After the death of Romulus, the Romans and the people of Tatius quarrelled for a long time with each other, the Sabines wishing that one of their nation should be raised to the throne, while the Romans claimed that the new king should be chosen from among them. At length they agreed, it is said, that the one nation should choose a king from the other.

We have now reached the point at which it is necessary to speak of the relation between the two nations, such as it actually existed.

All the nations of antiquity lived in fixed forms, and their civil relations were always marked by various divisions and sub-divisions. When cities raise themselves to the rank of nations, we always find a division at first into tribes; Herodotus mentions such tribes in the colonization of Cyrene, and the same was afterwards the case at the foundation of Thurii; but when a place existed anywhere as a distinct township, its nature was characterized by the fact of its citizens being at a certain time divided into gentes (yevn) each of which had a common chapel and a common hero. These gentes were united in definite numerical proportions into curiae (Fratres). The gentes are not families but free corporations, sometimes close and sometimes open; in certain cases, the whole body of the state might assign to them new associates; the great council at Venice was a close body, and no one could be admitted whose ancestors had not been in it, and such also was the case in many oligarchical states of antiquity.

All civil communities had a council and an assembly of burghers, that is a small and a great council; the burghers consisted of the guilds or gentes, and these again were united, as it were, in parishes; all the Latin towns had a council of 100 members, who were divided into ten curiae; this division gave rise to the name of decuriones, which remained in use as a title of civic magistrates down to the latest times, and through the lex Julia was transferred to the constitution of the Italian municipia. That this council consisted of one hundred persons has been proved by Savigny, in the first volume of his history of the Roman law. This constitution continued to exist till a late period of the middle ages, but perished when the institution of guilds took the place of municipal constitutions. Giovanni Villani says, that previously to the revolution in the twelfth century there were at Florence 100 buoni uomini, who had the administration of the city. There is nothing in our German cities which answers to this constitution. We must not conceive those hundred to have been nobles; they were an assembly of burghers and country people, as was the case in our small imperial cities, or as in the small cantons of Switzerland. Each of them represented a gens; and they are those whom Propertius calls patres pelliti. The curia of Rome, a cottage covered with straw, was a faithful memorial of the times when Rome stood buried in the night of history, as a small country town surrounded by its little domain.
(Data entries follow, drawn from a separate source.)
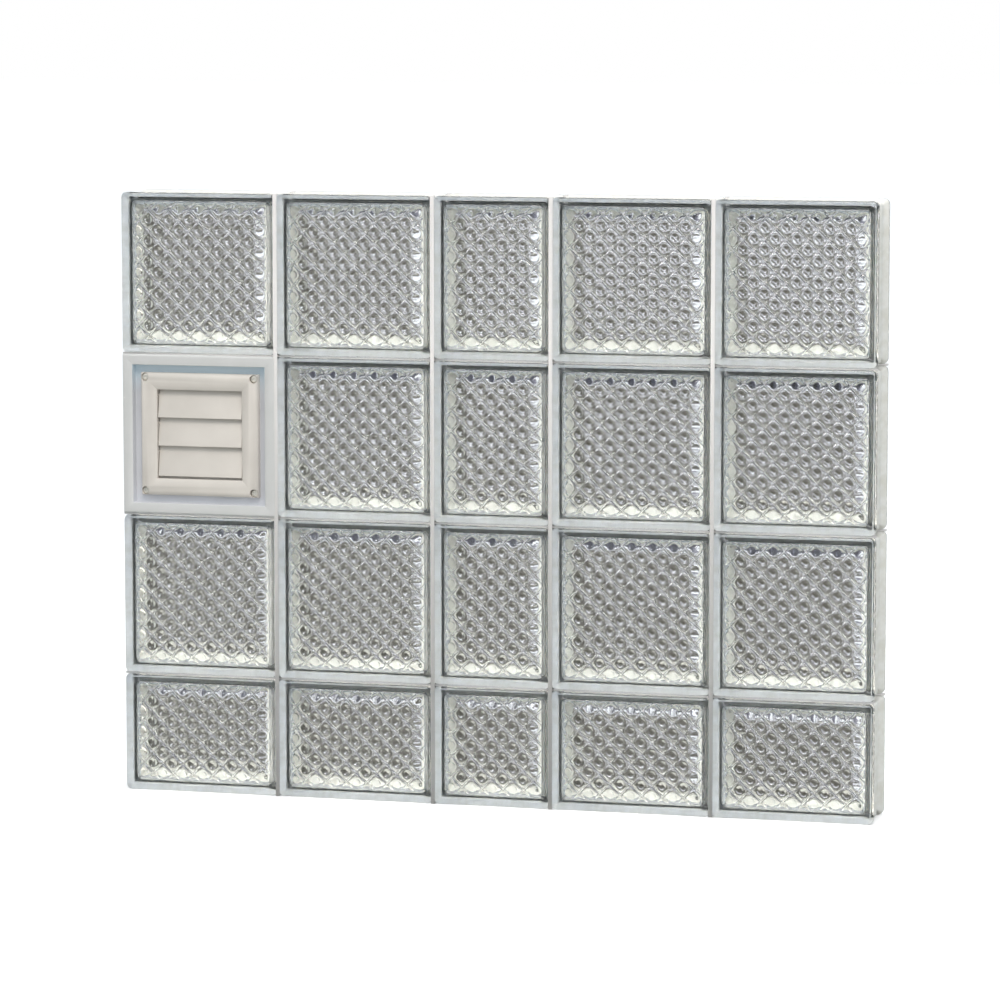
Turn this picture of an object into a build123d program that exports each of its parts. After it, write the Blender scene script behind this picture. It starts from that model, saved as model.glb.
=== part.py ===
"""Glass block window panel with a louvred dryer vent, in millimetres.

X runs along the panel, the outdoor face looks along -Y and Z is up. The origin is on the
sill line, in the middle of the panel's length and of its depth.
"""

from build123d import *
from math import asin, atan2, cos, degrees, hypot, radians, sin
import os

os.makedirs("parts", exist_ok=True)

# Layout of the panel: a module is one block and one joint
large_module = 196.85
small_module = 146.05
joint_gap = 2.0
panel_depth = 79.375
column_modules = [large_module, large_module, small_module, large_module, large_module]
row_modules = [small_module, large_module, large_module, large_module]
vent_place = "r2_c1"

# Hollow pressed block, made of two halves fused at a seam
corner_cut = 4.0
corner_softening = 1.2
rim_depth = 12.0
rim_chamfer = 2.5
rim_land = 10.0
window_depth = 1.0
window_bevel = 60.0
face_glass = 8.0
side_glass = 6.5
waist_inset = 4.0
waist_draft = 2.0
cavity_draft = 2.0
seam_width = 5.0
seam_height = 1.2

# Clear sealant beads between the rims, outdoor and indoor
bead_setback = 3.0
bead_depth = 8.0

# White vinyl box that takes the place of one block
frame_wall = 3.0
frame_ring = 13.0
frame_bevel = 1.5
recess_depth = 12.0
mounting_panel = 3.0
back_panel_thickness = 3.0
back_panel_setback = 2.0

# Moulded louvre cover, screwed into the recess
cover_size = 150.0
cover_setback = 1.0
cover_skin = 2.5
cover_round = 6.0
opening_size = 109.0
slope_width = 9.0
slope_depth = 3.0
throat_wall = 3.0
throat_fit = 0.5
screw_inset = 5.5
screw_notch_radius = 5.0
screw_pad = 4.0

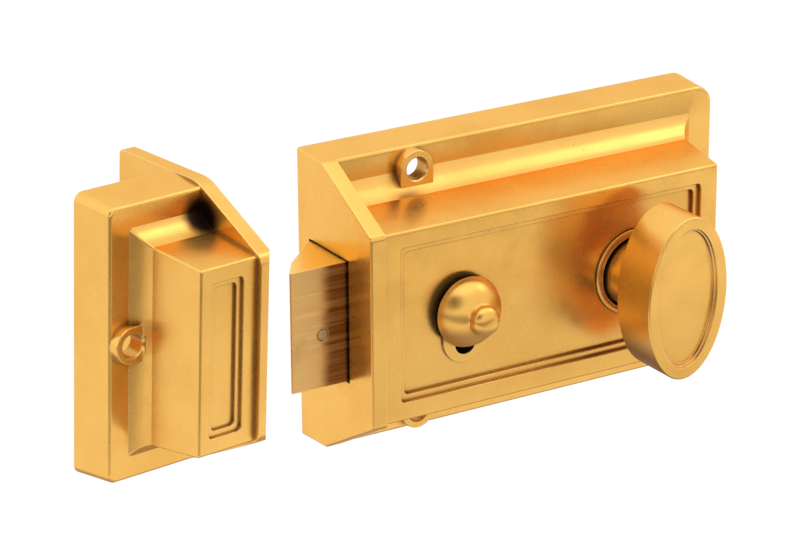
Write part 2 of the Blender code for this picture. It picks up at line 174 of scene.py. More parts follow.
def prism(name, outline, axis, low, high, edge_low=0.0, edge_high=0.0, steps=4):
    """An outline extruded along an axis, with rounded end edges: (y, z) on X, (x, z) on Y, (x, y) on Z."""
    angles = [math.pi / 2 * k / steps for k in range(steps + 1)]
    stations = [(low + edge_low * (1 - math.cos(a)), edge_low * (1 - math.sin(a))) for a in angles]
    stations += [(high - edge_high * (1 - math.cos(a)), edge_high * (1 - math.sin(a)))
                 for a in reversed(angles)]
    if not edge_low:
        stations = stations[steps:]
    if not edge_high:
        stations = stations[:-steps]
    rings = []
    for at, inset in stations:
        rings.append([{"X": (at, u, w), "Y": (u, at, w), "Z": (u, w, at)}[axis]
                      for u, w in shrink(outline, inset)])
    return loft(name, rings)


def shrink(outline, inset):
    """The outline moved inwards by inset along its corners' mean normals."""
    if inset == 0:
        return outline
    count = len(outline)
    area = sum(outline[i][0] * outline[(i + 1) % count][1] - outline[(i + 1) % count][0] * outline[i][1]
               for i in range(count))
    side = 1 if area > 0 else -1
    moved = []
    for i in range(count):
        before, here, after = (Vector(outline[j % count]) for j in (i - 1, i, i + 1))
        a, b = (here - before).normalized(), (after - here).normalized()
        na, nb = Vector((-a.y, a.x)) * side, Vector((-b.y, b.x)) * side
        mean = (na + nb).normalized()
        moved.append(tuple(here + mean * inset / max(0.3, mean.dot(na))))
    return moved


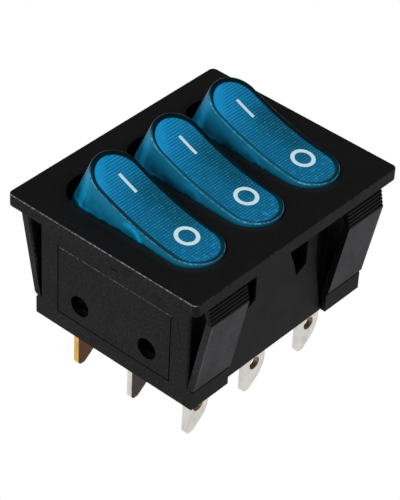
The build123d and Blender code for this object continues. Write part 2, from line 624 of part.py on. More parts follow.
# --- Output ------------------------------------------------------------------------------------------------
CELL_PARTS = (rocker, plunger, plunger_spring, lamp, lamp_contact, resistor,
              resistor_link, contact_lever, lever_contact, fixed_contact,
              line_terminal, common_terminal, lamp_terminal, lamp_leaf)


def main():
    """Build every piece and write one STEP file for each."""
    os.makedirs("parts", exist_ok=True)
    export_step(housing(), "parts/housing.step")
    for index, cell in enumerate(CELL_NAMES):
        for piece in CELL_PARTS:
            export_step(piece(index), f"parts/{piece.__name__}_{cell}.step")


main()
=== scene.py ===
"""Finishes and fine pieces for the triple rocker switch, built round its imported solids."""

import logging
import math
from collections.abc import Callable
from dataclasses import dataclass, field
from enum import Enum
from functools import cached_property

import bpy
from mathutils import Matrix, Vector


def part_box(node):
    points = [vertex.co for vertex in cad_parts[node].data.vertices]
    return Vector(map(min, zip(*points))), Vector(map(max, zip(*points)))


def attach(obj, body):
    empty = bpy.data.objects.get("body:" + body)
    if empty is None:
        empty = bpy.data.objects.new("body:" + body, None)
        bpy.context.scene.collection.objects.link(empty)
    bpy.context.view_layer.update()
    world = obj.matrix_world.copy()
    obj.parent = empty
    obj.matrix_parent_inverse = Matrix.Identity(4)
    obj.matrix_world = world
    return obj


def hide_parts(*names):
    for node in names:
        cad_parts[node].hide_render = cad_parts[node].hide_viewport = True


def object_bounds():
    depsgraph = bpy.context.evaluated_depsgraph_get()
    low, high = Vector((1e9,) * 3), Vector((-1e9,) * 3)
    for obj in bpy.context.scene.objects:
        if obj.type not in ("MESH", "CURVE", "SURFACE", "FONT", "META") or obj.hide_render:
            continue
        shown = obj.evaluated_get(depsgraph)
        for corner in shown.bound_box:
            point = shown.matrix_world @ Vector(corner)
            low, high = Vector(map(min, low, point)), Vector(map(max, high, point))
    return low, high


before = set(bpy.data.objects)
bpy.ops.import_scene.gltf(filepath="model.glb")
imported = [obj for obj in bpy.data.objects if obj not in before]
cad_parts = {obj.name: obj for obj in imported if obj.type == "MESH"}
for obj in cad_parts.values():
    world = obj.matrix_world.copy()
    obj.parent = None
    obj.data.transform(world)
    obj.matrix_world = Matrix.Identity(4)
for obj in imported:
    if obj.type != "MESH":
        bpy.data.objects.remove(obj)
CAD_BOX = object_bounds()

MM = 0.001
TINY = 1e-6  # metres, when vertices are sorted by place
STEPS = 96  # vertices round a full circle
CELLS = ("left", "middle", "right")
log = logging.getLogger("switch")


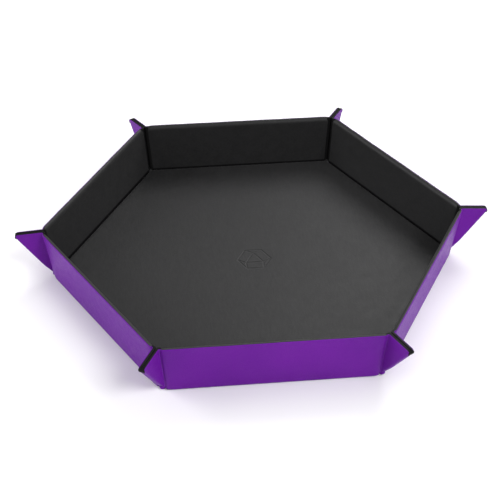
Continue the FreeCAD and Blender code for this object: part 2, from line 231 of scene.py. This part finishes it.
def ease(t):
    t = min(max(t, 0.0), 1.0)
    return t * t * (3 - 2 * t)


# ---------------------------------------------------------------- meshes


def grid_faces(rows, columns, first=0, ring=False):
    """Quads between points numbered row by row. A ring joins each row's end to its start."""
    faces = []
    for r in range(rows - 1):
        for c in range(columns if ring else columns - 1):
            here, there = first + r * columns, first + (r + 1) * columns
            right = (c + 1) % columns
            faces.append((here + c, here + right, there + right, there + c))
    return faces


def thicken(bm, gauge):
    """Makes a thin closed shell of an open sheet, by adding a copy of it gauge further in."""
    bm.normal_update()
    rim = [e.link_loops[0] for e in bm.edges if e.is_boundary]
    rim = [(loop.vert, loop.link_loop_next.vert) for loop in rim]
    faces = list(bm.faces)
    inner = {v: bm.verts.new(v.co - v.normal * gauge) for v in list(bm.verts)}
    for face in faces:
        back = bm.faces.new([inner[v] for v in reversed(face.verts)])
        back.material_index = face.material_index
    for a, b in rim:
        bm.faces.new((b, a, inner[a], inner[b]))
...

The most ancient occurrence which we can discover from the form of the allegory, by a comparison of what happened in other parts of Italy, is a result of the great and continued commotion among the nations of Italy. It did not terminate when the Oscans had been pressed forward from lake Fucinus to the lake of Alba, but continued much longer. The Sabines may have rested for a time, but they advanced far beyond the districts about which we have any traditions. These Sabines began as a very small tribe, but afterwards became one of the greatest nations of Italy, for the Marrucinians, Caudines, Vestinians, Marsians, Pelignians, and in short all the Sunnite tribes, the Lucanians, the Oscan part of the Bruttians, the Picentians and several others were all descended from the Sabine stock, and yet there are no traditions about their settlements except in a few cases. At the time to which we must refer the foundation of Rome, the Sabines were widely diffused. It is said that, guided by a bull, they penetrated into Opica, and thus occupied the country of the Samnites. It was perhaps at an earlier time that they migrated down the Tiber, whence we there find Sabine towns mixed with Latin ones; some of their places also existed on the Anio. The country afterwards inhabited by the Sabines was probably not occupied by them till a later period, for Falerii is a Tuscan town, and its population was certainly at one time thoroughly Tyrrhenian.

As the Sabines advanced, some Latin towns maintained their independence, others were subdued; Fidenac belonged to the former, but north of it all the country was Sabine. Now by the side of the ancient Roma we find a Sabine town on the Quirinal and Capitoline close to the Latin town; but its existence is all that we know about it. A tradition states, that there previously existed on the Capitoline a Siculian town of the name of Saturnian, which, in this case, must have been conquered by the Sabines. But whatever we may think of this, as well as of the existence of another ancient town on the Janiculum, it is certain that there were a number of small towns in that district. The two towns could exist perfectly well side by side, as there was a deep marsh between them.

The town on the Palatine may for a long time have been in a state of dependence on the Sabine conqueror whom tradition calls Titus Tatius; hence he was slain during the Laurentine sacrifice, and hence also his memory was hateful. The existence of a Sabine town on the Quirinal is attested by the undoubted occurrence there of a number of Sabine chapels, which were known as late as the time of Varro, and from which he proved that the Sabine ritual was adopted by the Romans. This Sabine element in the worship of the Romans has almost always been overlooked, in consequence of the prevailing desire to look upon everything as Etruscan; but, I repeat, there is no doubt of the Sabine settlement, and that it was the result of a great commotion among the tribes of middle Italy.